Peniadaan PR bagi siswa dilakukan Pemerintah Kota Surabaya karena ingin mengedepankan proses pertumbuhan karakter siswa.
Karena tidak ada PR untuk siswa, jam pelajaran di sekolah ditambah. Jika biasanya pelajar SD dan SMP pulang pada pukul 12.00 WIB, mereka harus berada di sekolah hingga pukul 14.00 WIB.
Tambahan waktu belajar selama dua jam itu digunakan untuk pola pembelajaran non akademik. Para siswa akan belajar pola pengembangan melalui bakat-bakat yang dimiliki.

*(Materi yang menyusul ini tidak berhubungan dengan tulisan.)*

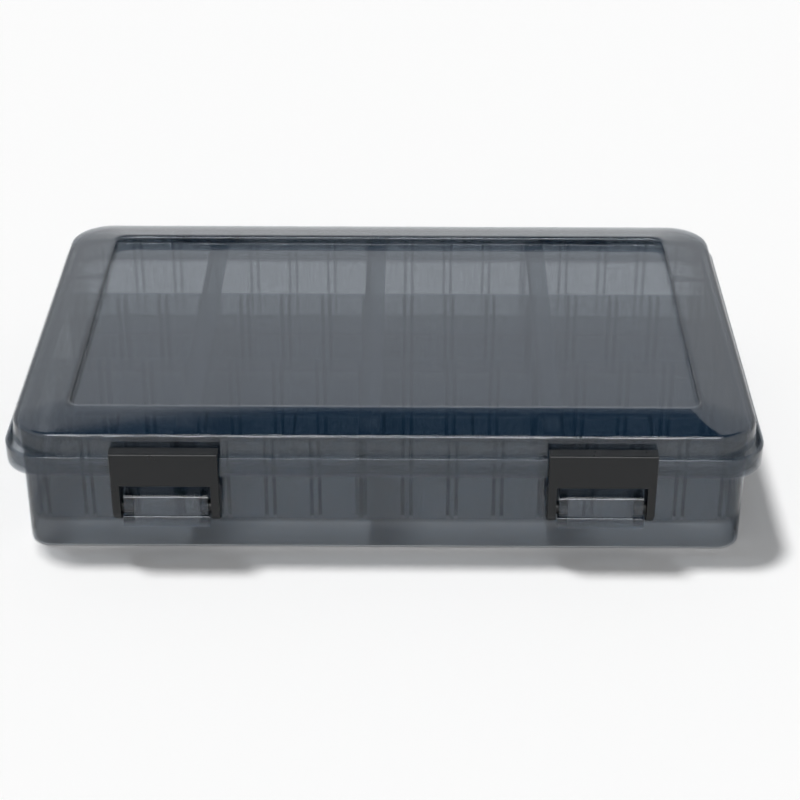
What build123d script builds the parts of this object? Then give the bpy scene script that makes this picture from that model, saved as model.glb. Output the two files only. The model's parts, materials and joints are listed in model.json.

Sekolah memfasilitasi pola pengembangan bakat itu dengan mengasah bakat masing-masing siswa. Di antaranya seperti menari, melukis, mengaji dan lain sebagainya.
Baca juga: Siswa SD-SMP di Surabaya Kini Bebas PR, Konselor Anak: Langkah Tepat
Meski demikian, ada sejumlah wali murid atau orangtua siswa yang tidak sepenuhnya setuju dengan kebijakan peniadaan PR bagi siswa di Surabaya tersebut.
Emawati Rachmi (56), salah satu wali murid siswa SMPN 6 Surabaya mengaku kebijakan tersebut tetap memiliki sisi positif dan sisi negatif.
Sisi positifnya, kata Ema, pembelajaran dilakukan penuh di sekolah dengan penambahan jam pelajaran. Di samping itu, orangtua tetap memperhatikan dan mengarahkan anak untuk memiliki karakter dan pribadi yang unggul.
Namun, sisi negatifnya, terutama bagi orangtua yang kurang peduli dengan perkembangan anaknya, proses belajar di rumah menjadi tidak ada.
"Sebab, saya melihat anak-anak zaman sekarang kurang suka membaca, sedangkan belajar tentang pengetahuan, di luar sekolah, harus dipaksa dulu agar anak-anak menjadi terbiasa dan mencintai buku dan pengetahuan," kata Ema saat dihubungi kepada Kompas.com, Kamis (10/11/2022).
Bagi warga asal Kelurahan Ngagel, Kecamatan Wonokromo itu, PR kepada siswa tetap harus ada meski tidak setiap hari. Karena ia ingin anaknya tetap mau membuka buku dan belajar di rumah.
Menurut dia, PR dari guru di sekolah bisa jadi pemicu awal bagi siswa agar mau belajar di rumah.
"Apalagi, budaya membaca itu sudah tidak ada. Anak-anak itu kalau di rumah, meskipun tidak ada PR, membaca buku, mengulang pembelajaran yang didapat di sekolah itu jarang sekali dilakukan, itu yang saya amati dari anak zaman sekarang. Hanya anak-anak tertentu yang memiliki tekad kuat untuk mau belajar," ujar dia.
Karena itu, anak-anak tetap harus mendapat motivasi agar di rumah tetap mau belajar dengan porsi yang pas.
"Karena kadang-kadang, anak-anak ini kan menganggap ketika sudah tidak ada PR, berarti di rumah sudah tidak harus belajar. Nah, mengubah mindset anak-anak seperti ini yang harus diurus bersama, baik oleh orangtua dan guru," kata dia.